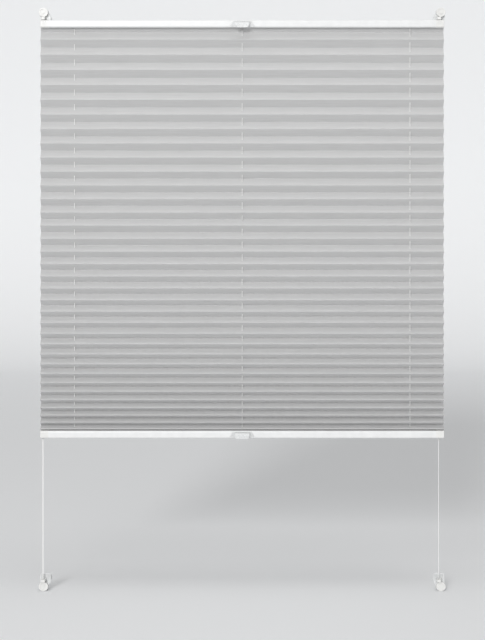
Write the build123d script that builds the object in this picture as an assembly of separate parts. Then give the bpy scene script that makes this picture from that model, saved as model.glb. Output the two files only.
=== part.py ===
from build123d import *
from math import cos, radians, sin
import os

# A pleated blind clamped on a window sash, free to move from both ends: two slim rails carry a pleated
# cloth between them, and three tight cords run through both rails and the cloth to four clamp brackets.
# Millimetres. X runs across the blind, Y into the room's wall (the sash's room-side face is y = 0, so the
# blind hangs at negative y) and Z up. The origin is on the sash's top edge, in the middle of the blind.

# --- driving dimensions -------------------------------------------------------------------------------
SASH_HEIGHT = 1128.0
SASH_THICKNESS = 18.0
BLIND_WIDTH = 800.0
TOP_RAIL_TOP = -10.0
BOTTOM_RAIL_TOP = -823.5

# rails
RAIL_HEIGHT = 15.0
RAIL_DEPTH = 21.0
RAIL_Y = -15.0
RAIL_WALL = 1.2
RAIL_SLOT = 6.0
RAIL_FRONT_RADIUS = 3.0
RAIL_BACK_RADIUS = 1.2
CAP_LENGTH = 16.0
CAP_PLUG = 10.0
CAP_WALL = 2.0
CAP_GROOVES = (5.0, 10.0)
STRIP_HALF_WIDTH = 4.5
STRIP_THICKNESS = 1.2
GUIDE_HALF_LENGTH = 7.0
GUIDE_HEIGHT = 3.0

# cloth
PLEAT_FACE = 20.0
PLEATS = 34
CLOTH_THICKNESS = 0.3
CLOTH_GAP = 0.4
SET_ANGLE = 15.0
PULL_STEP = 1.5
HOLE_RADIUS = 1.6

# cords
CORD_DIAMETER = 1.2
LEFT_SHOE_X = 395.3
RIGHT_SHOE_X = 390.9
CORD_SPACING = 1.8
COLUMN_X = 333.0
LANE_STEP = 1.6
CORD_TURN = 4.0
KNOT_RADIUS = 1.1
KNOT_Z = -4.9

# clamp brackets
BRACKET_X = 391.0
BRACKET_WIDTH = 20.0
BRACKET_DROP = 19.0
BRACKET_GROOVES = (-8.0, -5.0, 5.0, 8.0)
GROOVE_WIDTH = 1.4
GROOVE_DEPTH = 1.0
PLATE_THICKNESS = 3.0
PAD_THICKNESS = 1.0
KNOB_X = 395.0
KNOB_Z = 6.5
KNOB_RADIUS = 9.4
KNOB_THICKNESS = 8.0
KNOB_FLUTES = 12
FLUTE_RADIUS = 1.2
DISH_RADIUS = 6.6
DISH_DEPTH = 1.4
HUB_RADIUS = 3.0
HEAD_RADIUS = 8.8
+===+
Request → Reproduce all the data word for word.

Written solution →
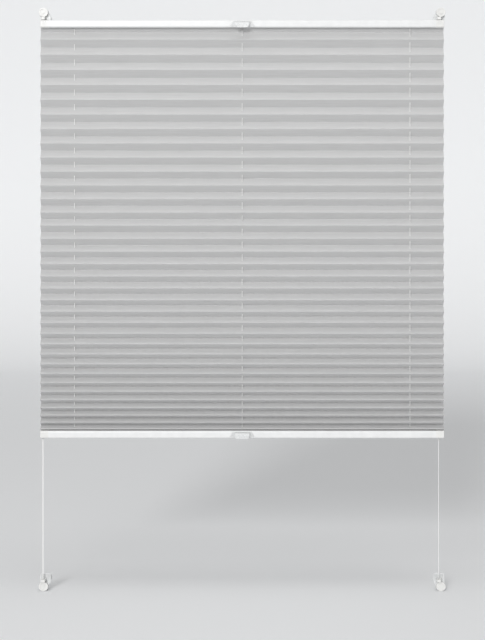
Write the build123d script that builds the object in this picture as an assembly of separate parts. Then give the bpy scene script that makes this picture from that model, saved as model.glb. Output the two files only.
=== part.py ===
from build123d import *
from math import cos, radians, sin
import os

# A pleated blind clamped on a window sash, free to move from both ends: two slim rails carry a pleated
# cloth between them, and three tight cords run through both rails and the cloth to four clamp brackets.
# Millimetres. X runs across the blind, Y into the room's wall (the sash's room-side face is y = 0, so the
# blind hangs at negative y) and Z up. The origin is on the sash's top edge, in the middle of the blind.

# --- driving dimensions -------------------------------------------------------------------------------
SASH_HEIGHT = 1128.0
SASH_THICKNESS = 18.0
BLIND_WIDTH = 800.0
TOP_RAIL_TOP = -10.0
BOTTOM_RAIL_TOP = -823.5

# rails
RAIL_HEIGHT = 15.0
RAIL_DEPTH = 21.0
RAIL_Y = -15.0
RAIL_WALL = 1.2
RAIL_SLOT = 6.0
RAIL_FRONT_RADIUS = 3.0
RAIL_BACK_RADIUS = 1.2
CAP_LENGTH = 16.0
CAP_PLUG = 10.0
CAP_WALL = 2.0
CAP_GROOVES = (5.0, 10.0)
STRIP_HALF_WIDTH = 4.5
STRIP_THICKNESS = 1.2
GUIDE_HALF_LENGTH = 7.0
GUIDE_HEIGHT = 3.0

# cloth
PLEAT_FACE = 20.0
PLEATS = 34
CLOTH_THICKNESS = 0.3
CLOTH_GAP = 0.4
SET_ANGLE = 15.0
PULL_STEP = 1.5
HOLE_RADIUS = 1.6

# cords
CORD_DIAMETER = 1.2
LEFT_SHOE_X = 395.3
RIGHT_SHOE_X = 390.9
CORD_SPACING = 1.8
COLUMN_X = 333.0
LANE_STEP = 1.6
CORD_TURN = 4.0
KNOT_RADIUS = 1.1
KNOT_Z = -4.9

# clamp brackets
BRACKET_X = 391.0
BRACKET_WIDTH = 20.0
BRACKET_DROP = 19.0
BRACKET_GROOVES = (-8.0, -5.0, 5.0, 8.0)
GROOVE_WIDTH = 1.4
GROOVE_DEPTH = 1.0
PLATE_THICKNESS = 3.0
PAD_THICKNESS = 1.0
KNOB_X = 395.0
KNOB_Z = 6.5
KNOB_RADIUS = 9.4
KNOB_THICKNESS = 8.0
KNOB_FLUTES = 12
FLUTE_RADIUS = 1.2
DISH_RADIUS = 6.6
DISH_DEPTH = 1.4
HUB_RADIUS = 3.0
HEAD_RADIUS = 8.8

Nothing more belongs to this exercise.